We can either clean, tokenize or normalize the text. Let's start with tokenize. 

### Tokenization
Tokenization is the act of breaking up a sequence of strings into pieces such as words, keywords, phrases, symbols and other elements called tokens

In [3]:
tokenize(df).head()['tokenized']

  self.tok = re.compile(r"({})".format("|".join(pipeline)))


0                         the new doras cute af
1                          @minniemonikive well
2                                 rolou o skank
3            @aoc https / / t . co / lbnowmk1p2
4    @tangletorn we will be killed by a snake 3
Name: tokenized, dtype: object

So what can you see that's different? Lowercase? Is the punctuation still there? What's going on in this tokenization step? Let's take an average trolly sentence and we'll walk you through each step of our tokenization pipeline.

In [4]:
troll_speak = "RT @baum_erik: Lol I'm not surprised these 2 accounts blocked me @femfreq #FemiNazi#Gamergate &amp; @MomsAgainstWWE #ParanoidParent "

Messy, gross. Let's start by unpacking the contraction I'm

In [5]:
contractions_unpacker(troll_speak) 


'RT @baum_erik: Lol I am not surprised these 2 accounts blocked me @femfreq #FemiNazi#Gamergate &amp; @MomsAgainstWWE #ParanoidParent '

See `I'm is now I am`? that's called unpacking a contraction. Now we break our sentence up into tokens. Watch the final #FemiNazi#Gamergate hashtags at the end of the sentence

In [6]:
tokenizer(troll_speak)


"RT @baum_erik : Lol I ' m not surprised these 2 accounts blocked me @femfreq #FemiNazi #Gamergate & @MomsAgainstWWE #ParanoidParent"

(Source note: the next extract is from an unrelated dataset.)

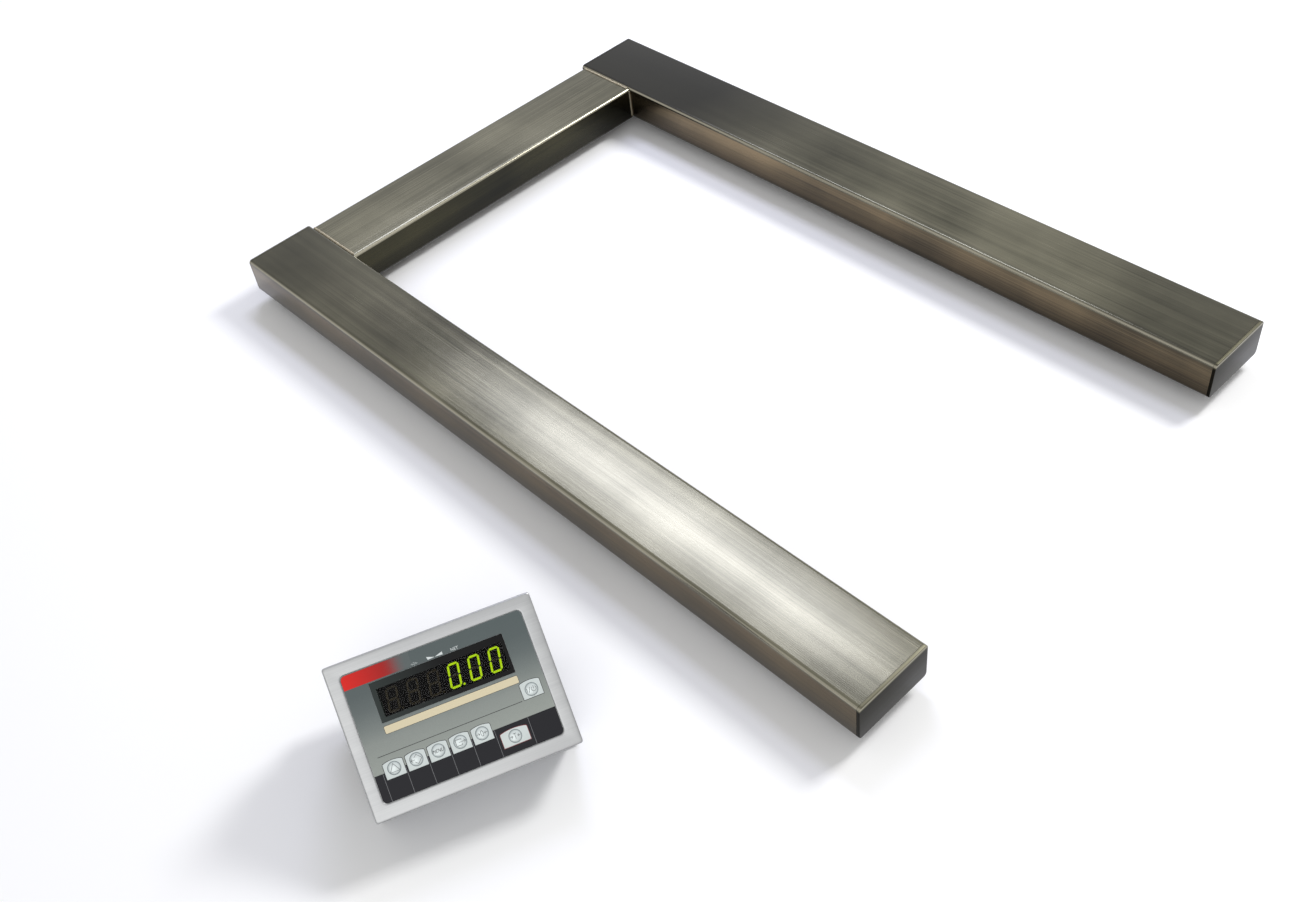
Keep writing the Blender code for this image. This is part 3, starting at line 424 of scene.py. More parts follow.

Ok doesn't seem particularly interesting, but think about it. How would you normally split text up? We use tech that allows us to do social media tokenization, break up the text into meaningful chunks for social media data like hashtags, emojis etc.

### Clean
So now we can break the text up into pieces, but let's remove some rubbish.


In [7]:
clean(df).head()['cleaned']

0             the new doras cute af
1              @minniemonikive well
2                       rolou skank
3    @aoc https / / co / lbnowmk1p2
4     @tangletorn we killed snake 3
Name: cleaned, dtype: object

What's the difference? Yup, punctuation and the removal of something call stopwords. Stopwords are unimportant words, like and, with. These words are important, but not for modeling. The extra steps we take to get here are show below.

In [8]:
punctuation_cleaner(troll_speak)

"RT @baum_erik: Lol I'm not surprised these 2 accounts blocked me @femfreq #FemiNazi#Gamergate &amp; @MomsAgainstWWE #ParanoidParent "

Nothing to remove here

In [9]:
remove_stopwords(troll_speak)

"RT @baum_erik: Lol I'm surprised 2 accounts blocked @femfreq #FemiNazi#Gamergate &amp; @MomsAgainstWWE #ParanoidParent "

Words like am are removed, which helps us focus on the interesting words.

### Normalization
Finally my favourite step. We don't care about all the different users, the different hashtags, quite often all we care about are the densities of these.


In [10]:
normalize(df).head()['normalized'] 

Reading english - 1grams ...
You can't omit/backoff and unpack hashtags!
 unpack_hashtags will be set to False


  regexes = {k.lower(): re.compile(self.expressions[k]) for k, v in


0               the new doras cute af
1                         <user> well
2                         rolou skank
3    <user> https / / co / lbnowmk1p2
4            <user> we killed snake 3
Name: normalized, dtype: object

So this one is a little more involved, but it produces a little cooler results. I love this method. What is does it normalize the text, we don't really care about the different urls, hashtags etc in the text, we care about the number of them per tweet. This method allows us to not care, but care all at the same time.